A driver’s license is a privilege, not a right. But it is an indispensable privilege, one that enables us to commute to work (to make a living) and to remain socially connected with one another. This privilege, however, is susceptible to being taken away under a variety of circumstances.
This post lists the many ways a driver may lose their license in Pennsylvania, and it concludes by highlighting criminal provisions that apply to those driving with a suspended license. To that point . . . the many ways to lose your driver’s license are as follows*:
- Be under 21 and misrepresent your age to secure alcohol. 18 Pa.C.S §§ 6307, 6310.4
- Be under 21 and purchase (or attempt), possess, consume, or knowingly transport alcohol. 18 Pa.C.S. §§ 6308, 6310.4
- Be under 21 and possess a fake ID. 18 Pa.C.S. §§ 6310.3, 6310.4
- Conviction of a felony the commission of which a court determines that a vehicle was essentially involved. 75 Pa.C.S. § 1532(a)(1)
- Conviction for racing on highways. 75 Pa.C.S. § 1532(b)(1)
- Conviction for reckless driving. 75 Pa.C.S. § 1532(b)(1)
- Conviction for careless driving under Section 3714(b). 75 Pa.C.S. § 1532(b)(1)
- Two or more convictions, within 5 years, of 75 Pa.C.S. § 1501(a) (relating drivers required to be licensed). 75 Pa.C.S. § 1532(b)(2)
- Conviction involving the possession, sale, delivery of any controlled substance. 75 Pa.C.S. § 1532(c)
- Be under 21 and be convicted of making terroristic threats while on any school property. 75 Pa.C.S. § 1532(c)
- Failure to respond to a citation or pay restitution. 75 Pa.C.S. § 1533(a)
- Conviction, or acceptance into ARD, for a DUI. 75 Pa.C.S. §§ 3804, 3807
- Refusal to submit to a chemical test once placed under arrest for DUI. 75 Pa.C.S. 1547(b)
- Operating or permitting the operation of a vehicle without insurance. 75 Pa.C.S. § 1786(d)(1)

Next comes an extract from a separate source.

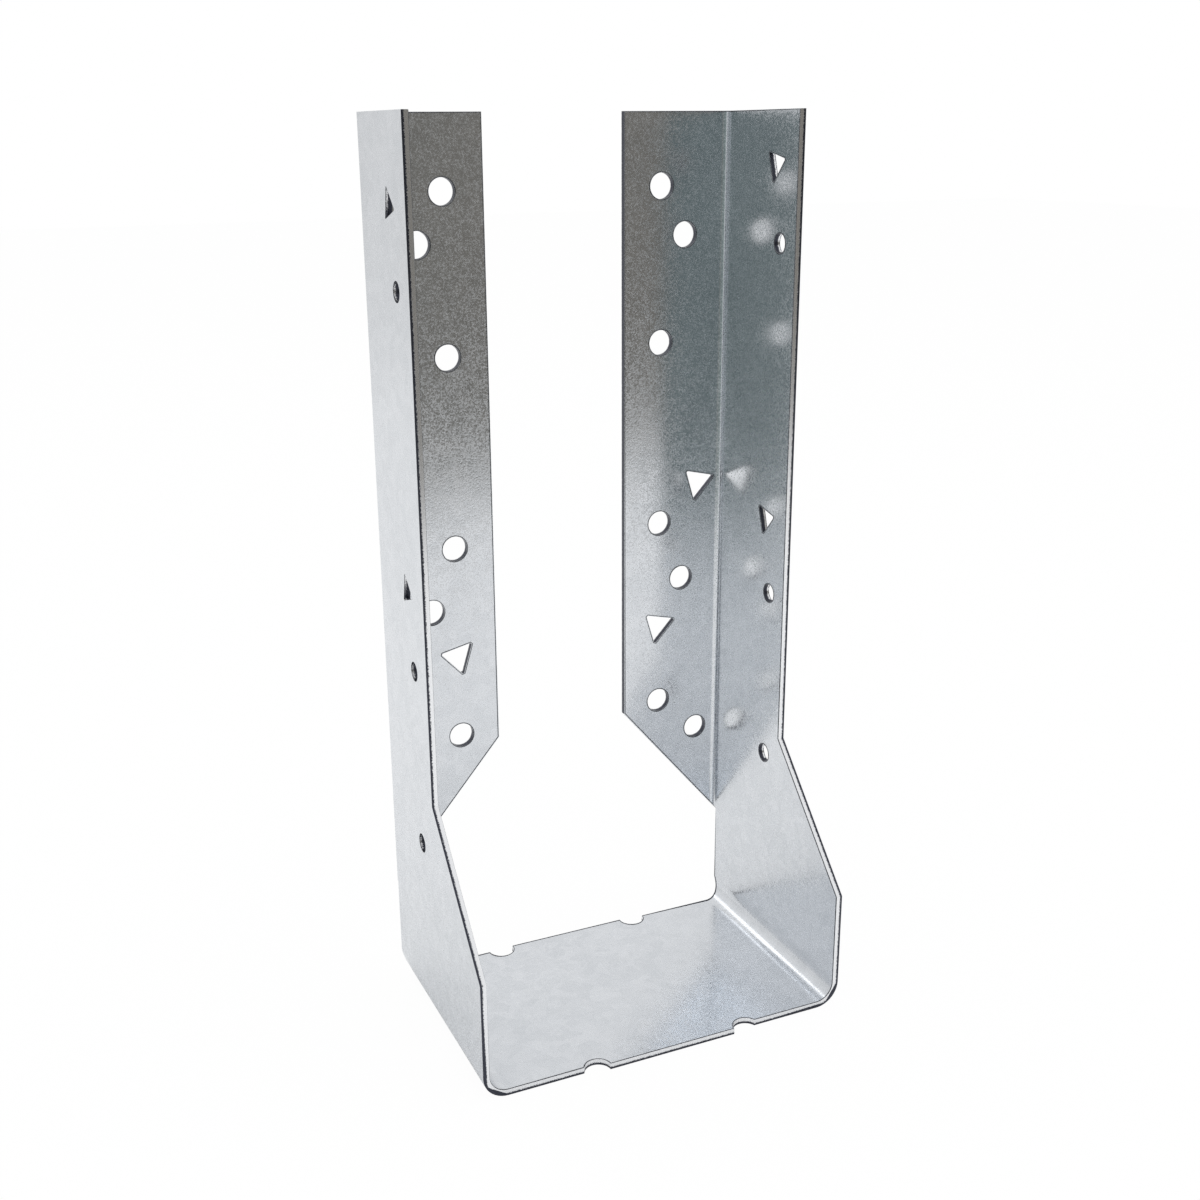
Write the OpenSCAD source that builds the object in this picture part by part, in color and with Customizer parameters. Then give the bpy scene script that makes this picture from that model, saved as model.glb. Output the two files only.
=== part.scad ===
// Joist hanger folded from one galvanised sheet, both nailing flanges turned inward.
// The front of the hanger faces -Y, the header it is nailed to stands at +Y, up is +Z.
// Millimetres. Origin: middle of the footprint, on the underside of the seat.

/* [Joist] */
// Clear width between the two side panels
joist_w = 90.5; // [80:0.5:150]
// Overall height, from the underside of the seat to the top edges
height = 211; // [180:0.5:300]

/* [Sheet] */
// Thickness of the sheet
sheet_t = 1.5; // [1.2:0.1:2.2]
// Inside radius of the folds between the seat and the side panels
seat_fold_r = 4.5; // [2:0.5:6]
// Inside radius of the folds between the side panels and the flanges
flange_fold_r = 1.5; // [1:0.25:2.5]

/* [Seat] */
// Depth from the back face of the flanges to the front edges of the side panels
seat_depth = 63; // [50:0.2:90]
// How far the middle of the front edge stands past its two ends
front_tab = 1.1; // [0.2:0.1:2]
// Gap from the back face of the flanges to the rear edge of the seat
rear_gap = 7.2; // [6:0.2:14]
// How far the middle of the rear edge stands past its two ends
rear_tab = 0.5; // [0.2:0.1:2]
// Radius of the round notches in the front and rear edges
notch_r = 3.2; // [2:0.1:4]
// Depth of the front notches, from the ends of the front edge
front_notch = 2; // [1.5:0.1:3.5]
// Depth of the rear notches, from the ends of the rear edge
rear_notch = 3.2; // [1.5:0.1:3.5]
// Distance between the two front notches
front_span = 39.2; // [28:0.2:50]
// Distance between the two rear notches
rear_span = 38; // [28:0.2:50]
// Sideways offset of the front pair of notches
front_shift = 0.5; // [-3:0.1:3]
// Sideways offset of the rear pair of notches
rear_shift = -1.9; // [-3:0.1:3]

/* [Side panels] */
// Depth of the upper part of the side panels
panel_d = 34.2; // [32:0.2:48]
// Height at which the front edge starts to flare forward
flare_top = 60; // [50:0.5:90]
// Height at which the flare ends and the upright lower front edge starts
flare_end = 29.6; // [15:0.2:40]

/* [Flanges] */
// Width of a flange, measured from the outer face of its side panel
flange_w = 29; // [26:0.5:36]
// Height of the lower end of the free edge
flange_low = 59.5; // [54:0.5:61]
// Height at which the slanted lower edge reaches the outer face of the side panel
flange_end = 25.5; // [15:0.5:40]

/* [Flange holes] */
// Diameter of the round nail holes in the flanges
nail_d = 6.2; // [3:0.1:6.6]
// Distance from the centre of a triangular flange hole to its blunted corners
tri_r = 4.5; // [3:0.1:4.6]
// Turn of the triangular flange holes, in degrees
tri_turn = 17; // [0:1:30]
// Distance of the inner column of flange holes from the outer face of the panel
col_inner = 19; // [17:0.1:19.5]
// Distance of the middle column of flange holes from the outer face of the panel
col_middle = 12.6; // [10:0.1:14]
// Distance of the outer column of flange holes from the outer face of the panel
col_outer = 7.8; // [7.5:0.1:9]

/* [Side holes] */
// Diameter of the round nail holes in the side panels
side_nail_d = 4.6; // [3:0.1:6]
// Distance from the centre of a triangular side hole to its blunted corners
side_tri_r = 3.8; // [3:0.1:4.6]
// Turn of the triangular holes in the right panel, in degrees
right_turn = 18; // [-30:1:30]
// Turn of the triangular holes in the left panel, in degrees
left_turn = -12; // [-30:1:30]
// Distance of the round holes in the right panel from the back of the flanges
side_round_y = 27.3; // [20:0.1:28]
// Distance of the triangular holes in the right panel from the back of the flanges
side_tri_y = 24.6; // [20:0.1:26]
// How much lower the holes in the left panel are than those in the right panel
side_drop = 6.6; // [0:0.1:8]
// How much further back the holes in the left panel are than those in the right panel
side_back = 1.8; // [0:0.1:4]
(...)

- Failure to pay judgments. 75 Pa.C.S. § 1772(a)
- Conviction for exceeding the speed limit by 11 MPH or more in an active work zone. 75 Pa.C.S. § 1535(e)(2)
- Accumulation of 11 points or more on a driver’s license. 75 Pa.C.S. § 1539(a)
*This list is not complete but a sampling of common ways to lose a driver’s license that the public may be unaware of.
It is not uncommon that when a driver’s license is suspended the driver may be unaware and they continue to drive, or a driver may continue to drive mistakenly believing that the license has already been reinstated. Under these circumstances, therefore, drivers can run the risk of being convicted of a summary offense of driving while their license is suspended. See 75 Pa.C.S. § 1543.
In these instances, the penalties for a conviction for driving under suspension can be steep. For a conviction under Section 1543(a), there’s a mandatory fine of $200 and an additional period of suspension. (For those convicted under 1543(a) six or more times, there is minimum fine of $1,000 and a minimum 30-day jail sentence.) For a conviction under Section 1543(b)—which pertains to driving while under a DUI suspension—there is a mandatory fine of $500 and a minimum 60-day jail sentence and an additional period of suspension. Any penalty imposed under 1543(b), however, my be converted into a house-arrest sentence. See 42 Pa.C.S. § 9763(c). (Note: the law does not provide such an exception for repeat 1543(a) convictions.)
In sum, therefore, when it comes to driver’s licenses, the ways to lose a driver’s license are varied. And when it comes to driving without a license or while under suspension, the penalties can be steep. In this area, accordingly, it is best not to deal with PennDOT on your own without the assistance of an attorney in resolving licensing issues. Doing so generally will only cause more headaches.